On Tue, Feb 14, 2017 at 11:56 AM, ron minnich <rminnich(a)gmail.com> wrote:
> Just a reminder about times past. This discussion has been ongoing since
> 2000. In my view the questions come down to how much the ramstage does, how
> that impacts code complexity and performance, and when the ramstage gets so
> much capability that it ought to be a kernel.
>
> In the earliest iteration, there was no ramstage per se. What we now call
> the ramstage was a Linux kernel.
>
> We had lots of discussions in the early days with LNXI and others about what
> would boot fastest, a dedicated boot loader like etherboot or a general
> purpose kernel like Linux. In all the cases we measured at Los Alamos, Linux
> always won, easily: yes, slower to load than etherboot, more startup
> overhead, but once started Linux support for concurrency and parallelism
> always won the day. Loaders like etherboot (and its descendant, iPXE) spend
> most of their time doing nothing (as measured at the time). It was fun to
> boot 1000 nodes in the time it took PXE on one node to find a connected NIC.
>
> The arguments over payload ended when the FLASH sockets changed to QFP and
> maxed at 256K and Linux could no longer fit.
>
> But if your goal is fast boot, in fact if your goal is 800 miliseconds, we
> know this can work on slow ARMs with Linux, as was shown in 2006.
>
> The very first ramstage was created because Linux could not correctly
> configure a PCI bus in 2000. The core of the ramstage as we know it was the
> PCI config.
>
> We wanted to have ramstage only do PCI setup. We initially put SMP startup
> in Linux, which worked on all but K7, at which point ramstage took on SMP
> startup too. And ramstage started to grow. The growth has never stopped.
>
> At what point is ramstage a kernel? I think at the point we add file systems
> or preemptive scheduling. We're getting dangerously close. If we really
> start to cross that boundary, it's time to rethink the ramstage in my view.

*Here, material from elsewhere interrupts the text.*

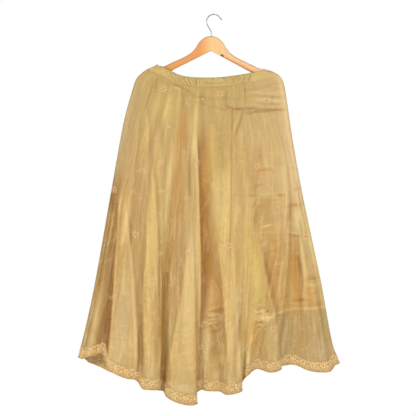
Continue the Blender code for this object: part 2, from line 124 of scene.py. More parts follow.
def smoothAt(knots, values, at):
    # a smooth curve through the values at rising knots, read at many places at once
    knots, values, at = np.asarray(knots, float), np.asarray(values, float), np.asarray(at, float)
    count = len(knots)
    i = np.clip(np.searchsorted(knots, at, side="right") - 1, 0, count - 2)
    low, high = np.maximum(np.arange(count) - 1, 0), np.minimum(np.arange(count) + 1, count - 1)
    reach = knots[high] - knots[low]
    slopes = (values[high] - values[low]) / (reach[:, None] if values.ndim > 1 else reach)
    span = knots[i + 1] - knots[i]
    s = np.clip((at - knots[i]) / span, 0, 1)
    if values.ndim > 1:
        s, span = s[..., None], span[..., None]
    held = values[i] * (2 * s**3 - 3 * s**2 + 1) + values[i + 1] * (3 * s**2 - 2 * s**3)
    return held + span * (slopes[i] * (s**3 - 2 * s**2 + s) + slopes[i + 1] * (s**3 - s**2))


def onTable(table, at):
    return smoothAt([row[0] for row in table], [row[1:] for row in table], at)


def onSide(side, v):
    steps = np.linalg.norm(np.diff(np.array(side, float), axis=0), axis=1)
    along = np.concatenate([[0], np.cumsum(steps)])
    return smoothAt(along / along[-1], side, v)


def sideLength(side):
    return float(np.linalg.norm(np.diff(np.array(side, float), axis=0), axis=1).sum())


def sideXAt(side, z):
    rows = sorted((cz, cx) for cx, cz in side)
    low, x, high = (onTable(rows, z + dz)[..., 0] for dz in (-2, 0, 2))
    return x, 1 / np.hypot(1, (high - low) / 4)


def smoothDepth(x, z):
    # how far the unfolded cloth stands off the middle plane: rounded at the sides, fuller between
    depth = onTable(skirt["depths"], z)
    side, middle = depth[..., 0], depth[..., 1]
    leftX, leftCos = sideXAt(skirt["leftSide"], z)
    rightX, rightCos = sideXAt(skirt["rightSide"], z)
    inward = np.maximum(np.minimum((x - leftX) * leftCos, (rightX - x) * rightCos), 0)
    rounding = np.minimum(inward / side, 1)
    across = (2 * x - leftX - rightX) / (rightX - leftX)
    return side * np.sqrt(1 - (1 - rounding) ** 2) + (middle - side) * np.maximum(1 - across**2, 0) ** 2


def upperX(before, fold, after, place):
    found = []
    for key, room in zip(("waist", "mid"), skirt["endRoom"]):
        other = before if place < 0 else after
        reach = (other[key] - fold[key]) / 2 if other else math.copysign(room, place)
        found.append(fold[key] + reach * abs(place))
    return found


def foldLines(folds):
    # the lines down one face: X at waist, middle and hem, hem height, stand-off, where it starts
    rows = [dict(zip(foldColumns, row)) for row in folds]
    lines, names, valleyBefore = [], [], 0.0
    for i, fold in enumerate(rows):
        before = rows[i - 1] if i else None
        after = rows[i + 1] if i + 1 < len(rows) else None
        crest, valley = fold["crest"], fold["valley"]
        floors = (valleyBefore, 0, 0, valley)
        for floor, (place, along, share, sag) in zip(floors, foldShape):
            standOff = floor + share * (crest - floor)
            x = fold["left"] + (fold["right"] - fold["left"]) * along
            z = fold["leftZ"] + (fold["rightZ"] - fold["leftZ"]) * along - fold["drop"] * sag
            lines.append((*upperX(before, fold, after, place), x, z, standOff, fold["start"]))
        if fold["tuck"]:
            z = (fold["rightZ"] + fold["valleyZ"]) / 2
            lines.append((*upperX(before, fold, after, tuckAt["place"]), fold["right"] - fold["tuck"], z,
                          valley + tuckAt["standOff"] * (crest - valley), fold["start"]))
        if after:
            x = (fold["right"] + after["left"]) / 2
            lines.append((*upperX(before, fold, after, 1.0), x, fold["valleyZ"], valley,
                          min(fold["start"], after["start"])))
        names += [fold["name"]] * (len(lines) - len(names))
        valleyBefore = valley
    return lines, names


def threeLevel(waist, mid, hem, v):
    return smoothAt((0, skirt["midLevel"], 1), (waist, mid, hem), v)


def linePath(waistX, midX, hemX, hemZ, drop, share, top, end=1.0):
    # X and Z of one line at shares of the stretch from top (mm) to end, with its share of the whole length
    edge = skirt["waistEdge"]
    waistZ = float(onTable(edge, waistX)[0]) - drop
    length = math.hypot(hemX - waistX, hemZ - waistZ)
    v = top / length + (end - top / length) * share
    x, z = threeLevel(waistX, midX, hemX, v), waistZ + (hemZ - waistZ) * v
    place = (waistX - edge[0][0]) / (edge[-1][0] - edge[0][0])
    for side, amount in ((skirt["leftSide"], (1 - place) ** skirt["carryPower"]),
                         (skirt["rightSide"], place ** skirt["carryPower"])):
        at = onSide(side, v)
        middle = float(onSide(side, skirt["midLevel"])[0])
        x = x + amount * (at[..., 0] - threeLevel(side[0][0], middle, side[-1][0], v))
        z = z + amount * (at[..., 1] - side[0][1] - (side[-1][1] - side[0][1]) * v)
    return x, z, v


def roundLines(side, share, top, turn, end=1.0):
    # the tube's side line and the points that round it off, one row for each share
    length = sideLength(side)
    v = top / length + (end - top / length) * share
    here = onSide(side, v)
    ahead = onSide(side, np.minimum(v + 0.01, 1)) - onSide(side, np.maximum(v - 0.01, 0))
    ahead /= np.linalg.norm(ahead, axis=-1, keepdims=True)
    inward = np.stack([-ahead[:, 1], ahead[:, 0]], axis=-1) * turn
    depth = onTable(skirt["depths"], here[:, 1])[:, :1]
    angles = np.radians(np.linspace(0, 90, skirt["roundSteps"] + 1))
    return np.stack([here + inward * depth * (1 - math.cos(a)) for a in angles], axis=1)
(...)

> It's not a good foundation for a kernel.
>
> I've experimented with kernel-as-ramstage with harvey on the riscv and it
> worked. In this case, I manually removed the ramstage from coreboot.rom and
> replaced it with a kernel. It would be interesting, to me at least, to have
> a Kconfig option whereby we can replace the ramstage with some other ELF
> file, to aid such exploration.
>
> I also wonder if we're not at a fork in the road in some ways. There are
> open systems, like RISCV, in which we have full control and can really get
> flexibility in how we boot. We can influence the RISCV vendors not to
> implement hardware designs that have negative impact on firmware and boot
> time performance. And then there are closed systems, like x86, in which many
> opportunities for optimization are lost, and we have little opportunity to
> impact hardware design. We also can't get very smart on x86 because the FSP
> boulder blocks the road.
>
> Where do we go from here?
That I'm not sure. And it does very much depend on the goals of the
project. I will say this, though. Not all architectures are the same
so comparing them both as apples is impossible. With ARM punting
almost all of its initialization to ATF or the kernel it's not
surprising that coreboot's current architecture is simple and easy for
it. The work has just been pushed into other places. For some reason
Intel continually decides to place a large amount of things into the
firmware to do, but I think that decision is usually taken because it
keeps the kernel simpler. The complexity just got moved to a different
place in the stack. Coupled with the decision to hide the SoC support
into a closed off blob just makes things worse. When comparing an
Intel solution to an ARM vendor the SoC bits for bring up are much
more open and thus easier to optimize, if needed. As noted before you
can't punt things out on x86 where device visibility needs be
configured prior to resource allocation so there's definitely
intertwining involved in bringing up the intel SoCs. Firmware is
inherently exposed to the micro-architecture of the underlying device.
There's not a good way around that. Acting like it's not doesn't solve
that problem.
>
> ron